Clean Architecture – Interface Adapters
Today we will take a closer look at the Interface Adapter shell of Uncle Bob’s Clean Architecture.
In my first article on Clean Architecture, we learned about Business Logic but not much about Interface Adapters. Let’s do a quick recap on Business Logic and then dive into Interface Adapters.
Business Logic lives at the centre of our Clean Architecture universe. Everything inside the thin red circle is Business Logic—Entities and Use Cases. It’s what the system does, not how it does it—policy, not mechanism.
Programming the Business Logic is usually straightforward and should be even a bit boring. It simply deals with the aspects of business workflow that are entirely devoid of mechanism—i.e. no web, mobile, database, cache, external services, email, hardware, etc.. In our world of Clean Architecture and as specified by the Dependency Rule, Business Logic is entirely unaware of these things. It knows about them only through interfaces and other abstractions.

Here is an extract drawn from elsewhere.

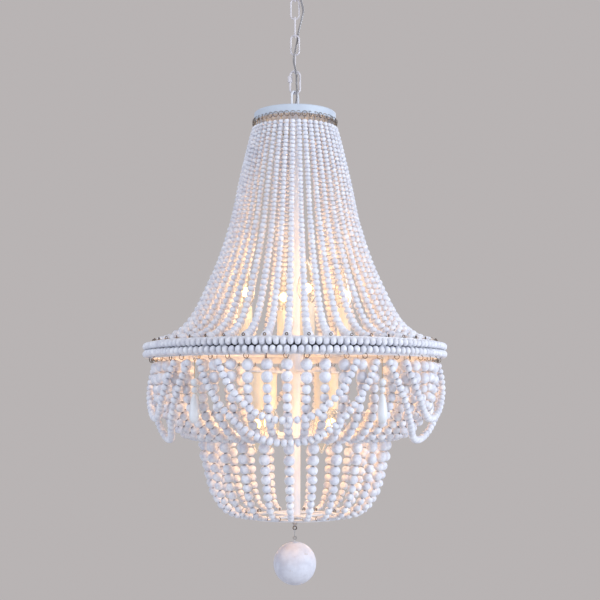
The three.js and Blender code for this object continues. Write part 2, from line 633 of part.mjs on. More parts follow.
// Finial nut with a stud into the column and an eye below, then the ball on its hook
{
  const topZ = -bottom.thickness / 2 - gap;
  const tipZ = topZ - finial.height - finial.taper;
  const body = turned([
    [0, tipZ], [finial.tip, tipZ], [finial.radius, topZ - finial.height], [finial.radius, topZ],
    [stem.radius, topZ], [stem.radius, topZ + finial.stud], [0, topZ + finial.stud],
  ], 16);
  const eyeZ = tipZ - finial.eyeRadius;
  const eye = new THREE.TorusGeometry(finial.eyeRadius, finial.eyeWire, 6, 14).rotateX(Math.PI / 2)
    .translate(0, 0, eyeZ);
  add('finial_eye', joined(body, eye), brass).position.z = bottomZ;

  const hookTopZ = bottomZ + eyeZ - finial.eyeRadius + finial.eyeWire + ballHook.wire / 2 + gap;
  const hookDrop = ballHook.length - ballHook.wire;
  const link = tube(new OvalWire(hookDrop, (ballHook.width - ballHook.wire) / 2, chain.seam),
    ballHook.wire / 2, 5, 14);
  const hookMesh = add('ball_hook', link, brass);
  hookMesh.position.z = hookTopZ;
  hookMesh.rotation.z = Math.PI / 2;

  const eyeTop = hookTopZ - hookDrop + ballHook.wire / 2 + ball.eyeWire + gap;
  const sphere = new THREE.SphereGeometry(ball.radius, 16, 10).rotateX(Math.PI / 2)
    .translate(0, 0, -2 * ball.eyeRadius - ball.stem - ball.radius);
  const post = rod(ball.eyeWire, ball.stem + 2 * overrun, 8)
    .translate(0, 0, -2 * ball.eyeRadius - ball.stem / 2);
  const ballEye = new THREE.TorusGeometry(ball.eyeRadius, ball.eyeWire, 6, 12).rotateX(Math.PI / 2)
    .translate(0, 0, -ball.eyeRadius);
  add('ball', joined(sphere, post, ballEye), beadWhite).position.z = eyeTop;
}

export default model;
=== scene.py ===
import math
import random

import bmesh
import bpy
from mathutils import Matrix, Vector


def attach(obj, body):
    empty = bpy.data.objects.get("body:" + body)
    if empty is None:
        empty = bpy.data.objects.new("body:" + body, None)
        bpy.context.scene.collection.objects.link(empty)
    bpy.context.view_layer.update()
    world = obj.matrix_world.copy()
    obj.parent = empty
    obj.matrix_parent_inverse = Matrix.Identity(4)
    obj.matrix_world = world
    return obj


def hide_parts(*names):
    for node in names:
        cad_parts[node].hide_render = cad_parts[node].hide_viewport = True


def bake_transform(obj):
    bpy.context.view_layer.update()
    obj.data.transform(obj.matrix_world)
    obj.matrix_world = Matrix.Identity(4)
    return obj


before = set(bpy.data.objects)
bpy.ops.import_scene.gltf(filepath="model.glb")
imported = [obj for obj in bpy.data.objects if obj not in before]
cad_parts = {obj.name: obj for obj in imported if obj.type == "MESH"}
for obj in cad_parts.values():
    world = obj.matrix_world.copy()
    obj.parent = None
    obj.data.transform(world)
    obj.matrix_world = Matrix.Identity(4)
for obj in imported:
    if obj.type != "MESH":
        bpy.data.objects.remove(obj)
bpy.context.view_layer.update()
random.seed(11)
mm = 0.001

# The camera stands below the main ring and looks up a little.
view = {"place": (0.0084, -1.877, -0.76475), "pitch": 4.885, "lens": 68.1, "far": 50}
bpy.ops.object.camera_add(location=view["place"], rotation=(math.radians(90 + view["pitch"]), 0, 0))
camera = bpy.context.object
camera.data.lens = view["lens"]
camera.data.clip_end = view["far"]
bpy.context.scene.camera = camera
bpy.context.scene.view_settings.view_transform = "Standard"
print("camera set")


def deselectAll():
    bpy.ops.object.select_all(action="DESELECT")


def around(radius, degrees, z):
    # millimetres and degrees from the front, to metres
    turn = math.radians(degrees)
    return Vector((radius * math.sin(turn), -radius * math.cos(turn), z)) * mm


def startEdit():
    bpy.ops.object.mode_set(mode="EDIT")
    bpy.ops.mesh.select_all(action="DESELECT")


def stopEdit():
    bpy.ops.object.mode_set(mode="OBJECT")


def selectWhere(piece, kind, test):
    bm = bmesh.from_edit_mesh(piece.data)
    bpy.ops.mesh.select_all(action="DESELECT")
    items = {"verts": bm.verts, "edges": bm.edges, "faces": bm.faces}[kind]
    for item in items:
        if test(item):
            item.select_set(True)
    bm.select_flush_mode()
    bmesh.update_edit_mesh(piece.data)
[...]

Business Logic communicates with the rest of the system via abstractions (i.e. interfaces) represented by the thin red line. These interfaces belong to the Business Logic. It’s these interfaces that make the system pluggable.
Beyond the red line live the Interface Adapters—here things get more interesting. This ‘shell’ connects the Business Logic to the mechanisms. It’s a conduit or channel layer that calls must pass through to make it to the mechanisms: web, database, external services, etc..
Below is a different depiction of the Interface Adapter shell. The adapters are the Interface Adapters from the Clean Architecture diagram.
All incoming calls from Business Logic get converted into a format that the mechanisms can understand.
For example, our Business Logic makes a call—against an interface—to save a Customer. Say, we have a SQL Server database implementation—an adapter—for that interface. When the adapter receives the call to update a Customer, it will convert the Customer model to a CustomerDb model suitable for persisting to the Customers table in our SQL Server database. This adapter will convert the incoming call into one or more appropriate calls to the database. If needed, it will open a database transaction too. And the same thing will happen when the call returns— another conversion will occur, but this time from SQL Server models back to business logic models.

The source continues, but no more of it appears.